We need to better protect sensitive voter data and ensure that
personal information that can be used to harm voters is not publicly released. For example, several states disseminate a voter's birth year but not their entire birth date, thus enabling secondary users to determine voters' ages without providing information that can be useful for identity theft. We also need to develop better security procedures that insulate voter data from negligence, employee abuse and hackers. Strengthening and enforcing laws that prohibit commercial use and redistribution of data by secondary users would also help protect voter data.

Campaigns and parties that routinely share voter data flagrantly violate state law prohibiting redistribution of voter data without permission from the responsible government agency.
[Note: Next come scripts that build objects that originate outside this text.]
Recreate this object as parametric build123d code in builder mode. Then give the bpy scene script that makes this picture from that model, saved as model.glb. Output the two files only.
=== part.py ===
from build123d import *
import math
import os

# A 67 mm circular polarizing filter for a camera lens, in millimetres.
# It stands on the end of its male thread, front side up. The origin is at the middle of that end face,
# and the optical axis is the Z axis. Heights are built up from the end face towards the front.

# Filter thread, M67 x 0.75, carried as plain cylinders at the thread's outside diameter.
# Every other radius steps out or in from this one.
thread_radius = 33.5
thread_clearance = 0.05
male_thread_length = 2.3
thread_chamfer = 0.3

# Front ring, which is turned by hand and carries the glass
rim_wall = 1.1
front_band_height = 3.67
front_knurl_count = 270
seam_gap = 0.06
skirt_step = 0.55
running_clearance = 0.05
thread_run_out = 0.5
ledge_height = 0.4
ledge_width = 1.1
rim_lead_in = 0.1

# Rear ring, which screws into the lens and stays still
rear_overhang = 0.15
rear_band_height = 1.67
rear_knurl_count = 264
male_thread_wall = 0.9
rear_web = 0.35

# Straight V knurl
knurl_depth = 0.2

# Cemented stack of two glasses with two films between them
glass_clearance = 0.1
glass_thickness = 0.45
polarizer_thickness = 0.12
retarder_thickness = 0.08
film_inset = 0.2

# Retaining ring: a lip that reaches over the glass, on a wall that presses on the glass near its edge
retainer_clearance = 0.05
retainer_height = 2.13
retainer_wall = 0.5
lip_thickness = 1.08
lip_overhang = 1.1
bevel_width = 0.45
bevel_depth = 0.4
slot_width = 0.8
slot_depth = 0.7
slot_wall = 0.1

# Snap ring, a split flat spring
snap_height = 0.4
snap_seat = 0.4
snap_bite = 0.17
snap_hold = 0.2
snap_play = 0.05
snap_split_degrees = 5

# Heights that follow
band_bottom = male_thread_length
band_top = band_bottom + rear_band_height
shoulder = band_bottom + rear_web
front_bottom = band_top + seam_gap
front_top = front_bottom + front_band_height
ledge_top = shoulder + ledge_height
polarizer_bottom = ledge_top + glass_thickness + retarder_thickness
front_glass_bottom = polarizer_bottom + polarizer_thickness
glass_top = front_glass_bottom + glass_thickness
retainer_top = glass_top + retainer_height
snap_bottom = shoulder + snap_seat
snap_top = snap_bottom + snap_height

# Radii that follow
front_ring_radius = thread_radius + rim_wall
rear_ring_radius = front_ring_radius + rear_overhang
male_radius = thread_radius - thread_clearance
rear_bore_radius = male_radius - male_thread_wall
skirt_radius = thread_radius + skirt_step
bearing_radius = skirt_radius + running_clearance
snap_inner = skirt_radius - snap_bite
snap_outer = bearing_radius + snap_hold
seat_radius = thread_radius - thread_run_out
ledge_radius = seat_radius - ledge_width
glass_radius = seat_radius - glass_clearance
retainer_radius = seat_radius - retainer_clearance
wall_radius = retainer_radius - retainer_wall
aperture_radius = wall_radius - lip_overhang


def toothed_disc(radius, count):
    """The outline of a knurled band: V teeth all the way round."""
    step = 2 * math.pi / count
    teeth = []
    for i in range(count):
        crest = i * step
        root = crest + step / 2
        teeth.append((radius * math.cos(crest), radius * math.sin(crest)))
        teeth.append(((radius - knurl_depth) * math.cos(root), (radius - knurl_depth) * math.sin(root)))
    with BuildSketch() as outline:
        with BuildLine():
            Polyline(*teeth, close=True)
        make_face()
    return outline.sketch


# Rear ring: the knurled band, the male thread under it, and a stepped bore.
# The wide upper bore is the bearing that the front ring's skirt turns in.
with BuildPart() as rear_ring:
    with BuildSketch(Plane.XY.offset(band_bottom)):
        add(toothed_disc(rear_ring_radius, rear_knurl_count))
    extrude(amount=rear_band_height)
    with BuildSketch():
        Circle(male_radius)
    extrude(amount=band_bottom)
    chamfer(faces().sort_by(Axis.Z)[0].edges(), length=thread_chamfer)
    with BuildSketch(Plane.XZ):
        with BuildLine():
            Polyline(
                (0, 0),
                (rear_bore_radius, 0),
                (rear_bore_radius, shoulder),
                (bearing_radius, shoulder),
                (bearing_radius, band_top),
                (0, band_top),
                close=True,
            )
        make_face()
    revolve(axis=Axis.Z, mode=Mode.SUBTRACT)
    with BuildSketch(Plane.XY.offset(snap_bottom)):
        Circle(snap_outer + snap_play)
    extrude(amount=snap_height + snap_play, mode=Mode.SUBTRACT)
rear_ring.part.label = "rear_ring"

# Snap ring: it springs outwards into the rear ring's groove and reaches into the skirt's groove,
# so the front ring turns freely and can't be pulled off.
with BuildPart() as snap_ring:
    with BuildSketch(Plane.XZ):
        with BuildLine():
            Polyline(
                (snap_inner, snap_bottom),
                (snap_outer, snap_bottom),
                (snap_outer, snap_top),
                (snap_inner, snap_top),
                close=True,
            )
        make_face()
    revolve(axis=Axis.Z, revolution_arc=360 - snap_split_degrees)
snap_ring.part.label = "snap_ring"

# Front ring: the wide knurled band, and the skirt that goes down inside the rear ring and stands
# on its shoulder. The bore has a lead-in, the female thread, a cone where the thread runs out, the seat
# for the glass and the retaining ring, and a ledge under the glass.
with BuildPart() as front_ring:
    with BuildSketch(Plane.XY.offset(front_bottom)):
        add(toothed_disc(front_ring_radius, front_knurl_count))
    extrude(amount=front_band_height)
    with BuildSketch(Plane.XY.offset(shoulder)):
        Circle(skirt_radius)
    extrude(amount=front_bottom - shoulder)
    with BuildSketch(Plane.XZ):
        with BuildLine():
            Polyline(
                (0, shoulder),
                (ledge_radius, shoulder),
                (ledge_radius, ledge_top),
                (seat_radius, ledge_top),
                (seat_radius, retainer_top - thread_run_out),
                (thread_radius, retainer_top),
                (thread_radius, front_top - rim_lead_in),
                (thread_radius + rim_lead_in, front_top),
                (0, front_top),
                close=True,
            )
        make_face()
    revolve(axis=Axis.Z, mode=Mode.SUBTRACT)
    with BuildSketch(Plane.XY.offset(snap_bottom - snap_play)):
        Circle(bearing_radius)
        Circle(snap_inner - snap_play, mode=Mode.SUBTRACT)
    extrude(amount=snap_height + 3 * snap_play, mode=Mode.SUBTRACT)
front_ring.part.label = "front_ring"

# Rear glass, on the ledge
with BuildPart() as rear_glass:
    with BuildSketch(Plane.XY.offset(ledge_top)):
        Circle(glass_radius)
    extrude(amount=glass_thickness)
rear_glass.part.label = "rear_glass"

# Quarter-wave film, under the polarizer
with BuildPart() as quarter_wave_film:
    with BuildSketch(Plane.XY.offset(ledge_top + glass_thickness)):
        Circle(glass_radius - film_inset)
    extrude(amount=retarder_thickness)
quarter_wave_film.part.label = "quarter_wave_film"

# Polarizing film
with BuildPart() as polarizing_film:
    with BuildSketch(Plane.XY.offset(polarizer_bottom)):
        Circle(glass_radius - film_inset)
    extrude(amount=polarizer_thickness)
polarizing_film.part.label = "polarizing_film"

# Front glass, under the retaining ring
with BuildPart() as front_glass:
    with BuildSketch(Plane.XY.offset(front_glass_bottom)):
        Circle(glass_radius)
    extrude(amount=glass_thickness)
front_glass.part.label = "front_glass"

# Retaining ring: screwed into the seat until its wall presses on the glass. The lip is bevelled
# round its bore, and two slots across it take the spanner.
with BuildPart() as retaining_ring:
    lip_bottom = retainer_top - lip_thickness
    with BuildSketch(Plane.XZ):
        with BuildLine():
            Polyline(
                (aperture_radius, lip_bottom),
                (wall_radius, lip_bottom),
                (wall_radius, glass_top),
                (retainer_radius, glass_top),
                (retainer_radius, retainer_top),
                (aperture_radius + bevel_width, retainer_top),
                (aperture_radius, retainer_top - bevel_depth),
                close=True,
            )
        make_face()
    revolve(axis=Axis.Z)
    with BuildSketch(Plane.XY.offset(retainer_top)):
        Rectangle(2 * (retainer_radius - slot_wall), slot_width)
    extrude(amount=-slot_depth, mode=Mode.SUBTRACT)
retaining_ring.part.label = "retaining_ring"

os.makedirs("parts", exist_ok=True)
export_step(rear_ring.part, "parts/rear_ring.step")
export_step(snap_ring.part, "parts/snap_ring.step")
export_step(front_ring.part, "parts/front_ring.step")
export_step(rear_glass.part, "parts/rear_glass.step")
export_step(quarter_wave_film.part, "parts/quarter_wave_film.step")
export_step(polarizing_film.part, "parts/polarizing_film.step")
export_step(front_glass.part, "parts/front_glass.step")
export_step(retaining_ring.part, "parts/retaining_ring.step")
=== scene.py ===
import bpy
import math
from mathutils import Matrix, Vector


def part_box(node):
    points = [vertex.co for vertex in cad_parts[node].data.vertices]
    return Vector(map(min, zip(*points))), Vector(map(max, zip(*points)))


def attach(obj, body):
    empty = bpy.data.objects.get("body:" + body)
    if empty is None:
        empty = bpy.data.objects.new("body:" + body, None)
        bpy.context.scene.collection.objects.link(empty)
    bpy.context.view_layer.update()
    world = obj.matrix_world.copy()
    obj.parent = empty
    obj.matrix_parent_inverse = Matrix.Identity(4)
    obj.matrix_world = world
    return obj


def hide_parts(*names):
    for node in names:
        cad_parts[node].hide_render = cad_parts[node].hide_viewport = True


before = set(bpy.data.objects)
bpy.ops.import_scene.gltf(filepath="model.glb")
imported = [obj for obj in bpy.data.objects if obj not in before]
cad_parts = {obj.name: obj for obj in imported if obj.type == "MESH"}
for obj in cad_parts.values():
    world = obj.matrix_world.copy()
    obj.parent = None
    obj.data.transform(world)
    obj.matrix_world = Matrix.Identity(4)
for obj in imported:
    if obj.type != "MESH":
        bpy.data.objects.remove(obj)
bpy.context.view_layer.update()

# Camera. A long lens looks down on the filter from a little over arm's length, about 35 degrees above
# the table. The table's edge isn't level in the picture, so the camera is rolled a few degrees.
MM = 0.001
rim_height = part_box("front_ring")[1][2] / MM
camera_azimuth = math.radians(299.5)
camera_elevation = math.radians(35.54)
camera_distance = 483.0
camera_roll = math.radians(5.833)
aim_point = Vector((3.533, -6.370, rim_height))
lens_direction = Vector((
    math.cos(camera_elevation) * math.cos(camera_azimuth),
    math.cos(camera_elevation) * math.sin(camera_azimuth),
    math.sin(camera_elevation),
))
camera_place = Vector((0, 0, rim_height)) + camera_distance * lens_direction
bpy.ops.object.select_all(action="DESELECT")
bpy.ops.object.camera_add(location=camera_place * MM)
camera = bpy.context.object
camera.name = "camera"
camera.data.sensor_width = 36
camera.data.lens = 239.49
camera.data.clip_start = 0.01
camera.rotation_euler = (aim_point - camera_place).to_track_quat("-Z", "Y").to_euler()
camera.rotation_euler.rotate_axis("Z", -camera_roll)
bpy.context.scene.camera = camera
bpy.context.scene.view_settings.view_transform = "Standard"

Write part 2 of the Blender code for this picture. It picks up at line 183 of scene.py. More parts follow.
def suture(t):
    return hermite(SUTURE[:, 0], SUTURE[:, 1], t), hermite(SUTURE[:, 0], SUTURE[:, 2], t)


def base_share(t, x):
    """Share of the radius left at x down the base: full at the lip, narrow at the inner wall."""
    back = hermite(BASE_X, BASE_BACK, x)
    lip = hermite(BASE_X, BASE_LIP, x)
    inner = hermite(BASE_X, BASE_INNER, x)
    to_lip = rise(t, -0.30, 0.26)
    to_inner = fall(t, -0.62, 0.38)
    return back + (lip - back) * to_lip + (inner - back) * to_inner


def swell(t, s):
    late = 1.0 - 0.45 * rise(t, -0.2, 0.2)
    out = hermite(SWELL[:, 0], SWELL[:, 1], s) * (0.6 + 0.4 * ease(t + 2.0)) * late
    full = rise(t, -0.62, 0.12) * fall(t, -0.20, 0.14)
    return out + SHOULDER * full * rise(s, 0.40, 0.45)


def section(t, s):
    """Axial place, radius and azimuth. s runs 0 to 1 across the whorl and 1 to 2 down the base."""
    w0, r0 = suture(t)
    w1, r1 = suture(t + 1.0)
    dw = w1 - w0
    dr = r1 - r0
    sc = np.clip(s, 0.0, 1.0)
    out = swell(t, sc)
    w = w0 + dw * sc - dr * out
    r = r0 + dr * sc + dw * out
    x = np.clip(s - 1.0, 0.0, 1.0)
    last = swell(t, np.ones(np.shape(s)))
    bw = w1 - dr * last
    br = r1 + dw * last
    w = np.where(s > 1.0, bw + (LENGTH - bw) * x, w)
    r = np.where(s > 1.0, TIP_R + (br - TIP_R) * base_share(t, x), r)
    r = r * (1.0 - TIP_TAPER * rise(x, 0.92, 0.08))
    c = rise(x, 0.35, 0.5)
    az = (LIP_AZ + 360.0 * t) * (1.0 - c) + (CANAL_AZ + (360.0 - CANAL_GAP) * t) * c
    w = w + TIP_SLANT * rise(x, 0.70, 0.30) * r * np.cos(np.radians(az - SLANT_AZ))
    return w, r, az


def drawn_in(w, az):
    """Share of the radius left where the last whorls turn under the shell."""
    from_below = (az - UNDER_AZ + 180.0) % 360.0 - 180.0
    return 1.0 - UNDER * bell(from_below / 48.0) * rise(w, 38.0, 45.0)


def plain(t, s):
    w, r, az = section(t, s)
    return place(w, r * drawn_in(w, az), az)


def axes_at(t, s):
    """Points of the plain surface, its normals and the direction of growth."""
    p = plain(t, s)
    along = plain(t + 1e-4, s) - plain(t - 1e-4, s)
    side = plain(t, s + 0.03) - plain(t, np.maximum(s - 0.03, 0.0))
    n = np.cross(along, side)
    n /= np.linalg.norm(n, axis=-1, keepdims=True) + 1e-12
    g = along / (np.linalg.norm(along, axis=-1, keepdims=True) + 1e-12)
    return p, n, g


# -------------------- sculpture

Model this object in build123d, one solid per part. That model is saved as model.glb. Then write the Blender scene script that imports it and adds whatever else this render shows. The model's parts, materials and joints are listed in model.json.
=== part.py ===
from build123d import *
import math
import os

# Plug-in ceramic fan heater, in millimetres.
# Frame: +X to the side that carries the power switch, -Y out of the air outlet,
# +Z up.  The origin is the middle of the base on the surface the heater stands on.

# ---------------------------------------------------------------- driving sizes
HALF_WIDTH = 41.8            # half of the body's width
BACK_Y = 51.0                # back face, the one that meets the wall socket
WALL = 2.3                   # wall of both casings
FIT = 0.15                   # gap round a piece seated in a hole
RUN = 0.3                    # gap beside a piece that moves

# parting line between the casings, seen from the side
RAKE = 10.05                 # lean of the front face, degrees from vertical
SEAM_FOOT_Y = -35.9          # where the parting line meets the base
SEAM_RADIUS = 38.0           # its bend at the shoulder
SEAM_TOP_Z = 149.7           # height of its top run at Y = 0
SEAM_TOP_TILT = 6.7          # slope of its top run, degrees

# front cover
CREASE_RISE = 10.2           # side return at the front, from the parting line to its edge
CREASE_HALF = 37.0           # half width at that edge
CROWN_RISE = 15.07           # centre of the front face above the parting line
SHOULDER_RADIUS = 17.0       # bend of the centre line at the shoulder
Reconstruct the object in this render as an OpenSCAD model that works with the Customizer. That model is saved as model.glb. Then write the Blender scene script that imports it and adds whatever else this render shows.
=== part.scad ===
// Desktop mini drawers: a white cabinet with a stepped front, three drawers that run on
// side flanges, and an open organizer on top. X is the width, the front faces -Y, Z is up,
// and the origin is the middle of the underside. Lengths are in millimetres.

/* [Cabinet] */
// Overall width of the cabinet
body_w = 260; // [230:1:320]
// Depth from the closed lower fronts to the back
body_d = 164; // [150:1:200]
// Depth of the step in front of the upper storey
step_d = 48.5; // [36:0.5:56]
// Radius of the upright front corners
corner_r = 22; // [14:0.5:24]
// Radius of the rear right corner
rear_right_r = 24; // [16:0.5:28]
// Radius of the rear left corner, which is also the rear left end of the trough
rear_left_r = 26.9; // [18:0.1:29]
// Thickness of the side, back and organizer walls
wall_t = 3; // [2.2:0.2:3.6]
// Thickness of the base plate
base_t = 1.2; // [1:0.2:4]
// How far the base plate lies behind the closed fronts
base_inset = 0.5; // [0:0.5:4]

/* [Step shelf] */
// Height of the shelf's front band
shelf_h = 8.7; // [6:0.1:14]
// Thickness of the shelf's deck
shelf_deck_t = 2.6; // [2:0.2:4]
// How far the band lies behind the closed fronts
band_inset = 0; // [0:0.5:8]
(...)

We should also consider applying the Federal Trade Commission's "Fair Information Practices" principles to voter data: Notice, Choice, Access and Security. I've discussed Notice and Security already. The Choice principle enables a person to exercise a right to approve or withhold the secondary usage of personal information. The Access principle gives individuals the opportunity to have reasonable and appropriate access to information held about them, as well as a chance to amend or correct that information.

The Help America Vote Act is well-intentioned but the consequences of many of its provisions may take us in directions that ultimately suppress, rather than increase voter turnout. Through thoughtful consideration and careful implementation of these new federal requirements, California can ensure HAVA is implemented in our state in a manner that truly encourages voter participation.